C’est ce qu’on pouvait lire sur les affiches d’une campagne de Students Teaching About Racism in Society de l’Université de l’Ohio. On y voyait des étudiants issus de minorités visibles tenant une photo d’un costume reproduisant un stéréotype culturel leur étant associé. Le message est simple : se déguiser en stéréotypes d’une culture, c’est la vulgariser et en réduire la signification.

Les coiffes des Premières Nations, par exemple, ont une signification bien plus importante qu’un accessoire de mode. Réservées aux chefs et aux personnes en position d’autorité, leur port revêt un sens spirituel. S’approprier ce symbole équivaut à réduire sa signification et renforce les stéréotypes culturels ancrés dans nos moeurs. Ceux-ci contribuent à la xénophobie et au manque de dignité auxquels font toujours face les autochtones au Canada.

Problème de colonisation

L’appropriation culturelle aujourd’hui est une extension de siècles de colonisation et présente un enjeu politique de domination d’une culture sur une autre. Ainsi, de voir une personne privilégiée, dans la majorité des cas, blanche, porter des attributs d’un autre peuple sans en connaître les enjeux peut être insultant.

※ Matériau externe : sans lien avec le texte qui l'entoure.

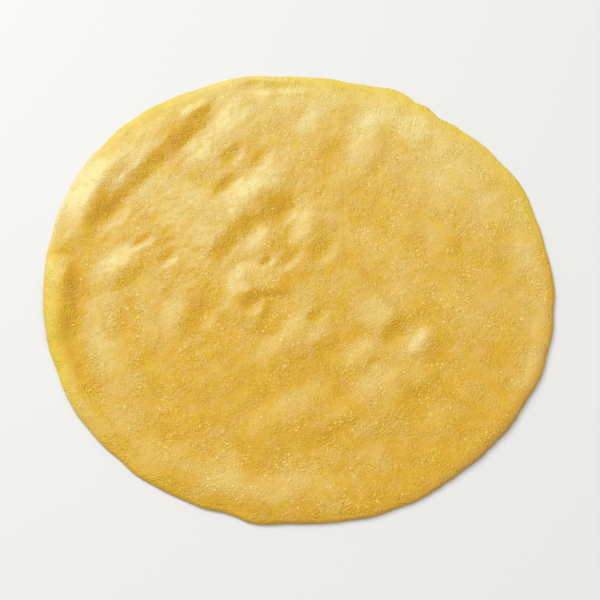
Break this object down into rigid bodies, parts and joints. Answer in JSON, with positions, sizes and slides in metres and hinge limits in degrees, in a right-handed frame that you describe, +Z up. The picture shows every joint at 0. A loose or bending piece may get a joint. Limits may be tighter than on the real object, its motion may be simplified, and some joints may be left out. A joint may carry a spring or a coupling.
{
  "type": "crepe",
  "caption": "Round flat plain crepe, golden yellow, with soft shallow folds, a rolled rim on one side and a fine grainy surface.",
  "frame": {"origin": "under the middle of the crepe's outline box, on the surface it lies on", "axes": "+Z up through the sheet, better side up; -Y towards the near edge, where the sheet lies flattest; the deepest rim roll runs round the -X and +Y side"},
  "size_m": [0.2414, 0.243, 0.0058],
  "materials": {
    "crepe": "matte"
  },
  "bodies": {
    "root": {"crepe": "crepe"}
  },
  "joints": []
}
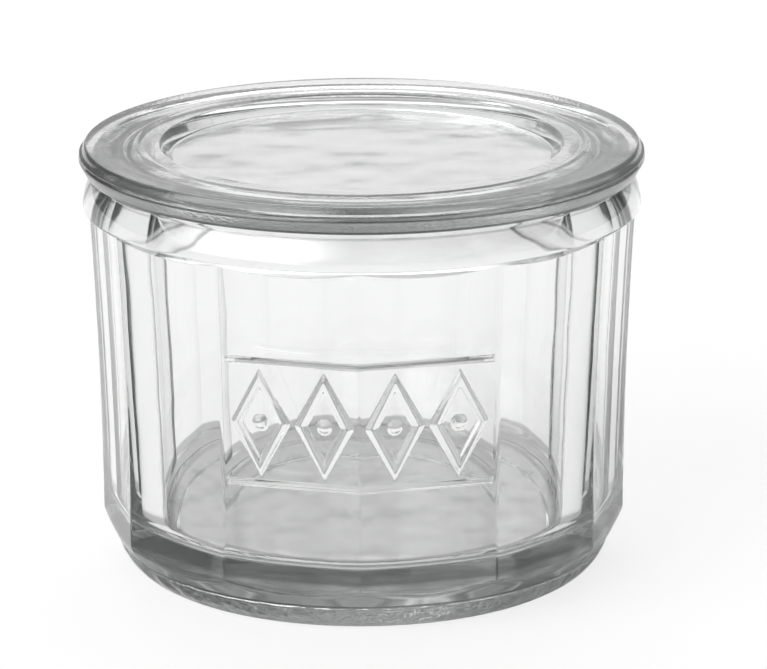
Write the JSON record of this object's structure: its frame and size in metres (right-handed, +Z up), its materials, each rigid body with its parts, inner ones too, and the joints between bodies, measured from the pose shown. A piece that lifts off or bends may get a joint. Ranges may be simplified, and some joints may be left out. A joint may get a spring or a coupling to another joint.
{
  "type": "salt cellar",
  "caption": "Round lidded glass salt cellar: a thick flat-panelled pressed jar with a bulging collar, and a loose disc lid with a locating plug.",
  "frame": {"origin": "centre of the jar's foot, on the surface that it stands on", "axes": "+Z up along the jar's axis; -Y out of the front, where the two raised ribs are; a panel corner faces -Y"},
  "size_m": [0.1076, 0.1076, 0.0828],
  "materials": {
    "jar_glass": "clear pressed glass, smooth with faint mould ripples",
    "lid_glass": "clear pressed glass, fire-polished top and a finely grained lower rim"
  },
  "bodies": {
    "jar": {"jar": "jar_glass"},
    "lid": {"lid": "lid_glass"}
  },
  "joints": [
    {"name": "lid_lift", "type": "slide", "parent": "jar", "child": "lid", "axis": [0, 0, 1], "range_m": [0, 0.1]}
  ]
}
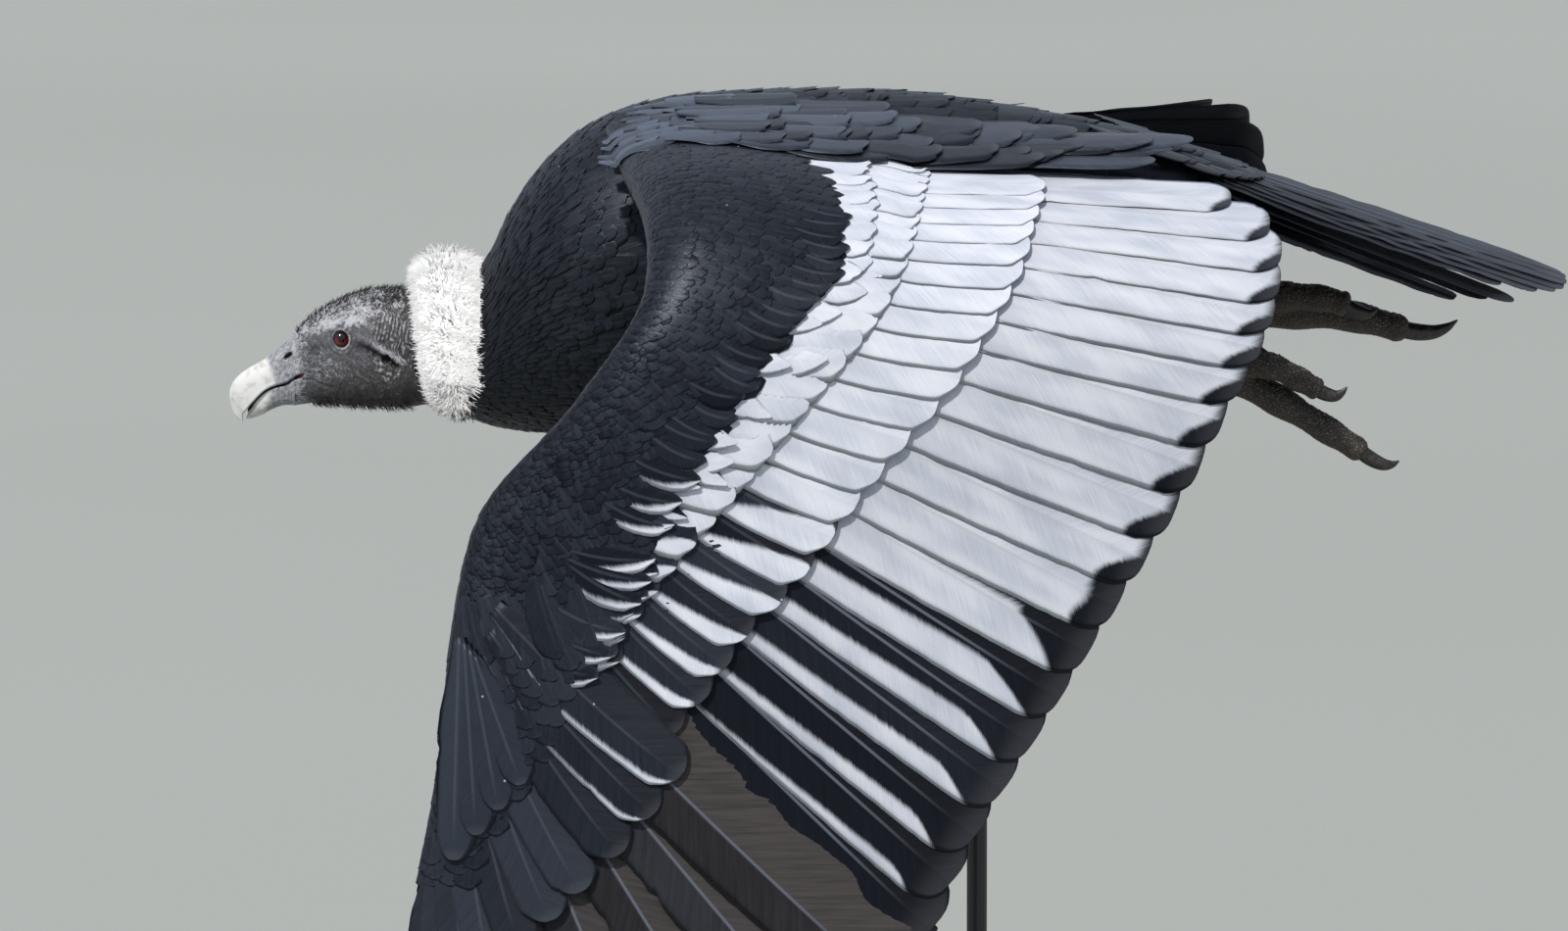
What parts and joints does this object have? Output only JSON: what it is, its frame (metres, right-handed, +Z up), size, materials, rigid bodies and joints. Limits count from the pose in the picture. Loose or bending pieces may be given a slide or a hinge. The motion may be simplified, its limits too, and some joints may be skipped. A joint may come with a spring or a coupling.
{
  "type": "andean condor",
  "caption": "Life-size model of a female andean condor with its wings at the bottom of the beat, held over the floor by a plain stand.",
  "frame": {"origin": "centre of the wing span on the floor, under the middle of the body, on the underside of the stand's plate", "axes": "-X the way the bird flies, +Z up, the left wing on the -Y side"},
  "size_m": [1.055, 1.1502, 1.1087],
  "materials": {
    "plumage": "black contour and flight feathers with white wing panels",
    "ruff_down": "dense white down",
    "head_skin": "bare wrinkled grey-black skin",
    "bill_horn": "ivory horn, dark grey at its root",
    "eye": "glossy red-brown eye",
    "foot_scale": "grey-brown scaled skin",
    "claw_horn": "black horn",
    "stand_metal": "satin black paint"
  },
  "bodies": {
    "root": {"torso": "plumage", "neck": "plumage", "ruff": "ruff_down", "head": "head_skin", "bill_upper": "bill_horn", "bill_lower": "bill_horn", "eye_left": "eye", "eye_right": "eye", "wing_left_arm": "plumage", "wing_left_forearm": "plumage", "wing_left_hand": "plumage", "wing_right_arm": "plumage", "wing_right_forearm": "plumage", "wing_right_hand": "plumage", "tail": "plumage", "leg_left": "plumage", "claw_left_middle": "claw_horn", "claw_left_outer": "claw_horn", "claw_left_inner": "claw_horn", "claw_left_hind": "claw_horn", "foot_left": "foot_scale", "leg_right": "plumage", "claw_right_middle": "claw_horn", "claw_right_outer": "claw_horn", "claw_right_inner": "claw_horn", "claw_right_hind": "claw_horn", "foot_right": "foot_scale", "stand_base": "stand_metal", "stand_rod_front": "stand_metal", "stand_rod_rear": "stand_metal"}
  },
  "joints": []
}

C’est ce qui expliquerait la polémique autour du costume de la princesse Disney polynésienne Moana. Selon certains, se déguiser en Moana reviendrait à être oppressif puisque cela imite une culture en particulier. Par contre, il faut reconnaître que l’intention du déguisement est de valoriser le personnage d’un film et non de ridiculiser la culture dont elle fait partie. Il faut aussi se souvenir que certains personnages de films portent une signification plus profonde, comme c’est le cas de Pocahontas, qui a réellement existé. La représentation qu’en fait Disney est erronée, et même si c’est sans chercher à ridiculiser, le fait de se déguiser en Pocahontas dans le contexte actuel valide cette représentation.

Au moment de se déguiser pour l’Halloween, si son costume est à saveur culturelle, il faut comprendre la portée que son choix pourrait avoir et s’attendre à être remis en question par la communauté.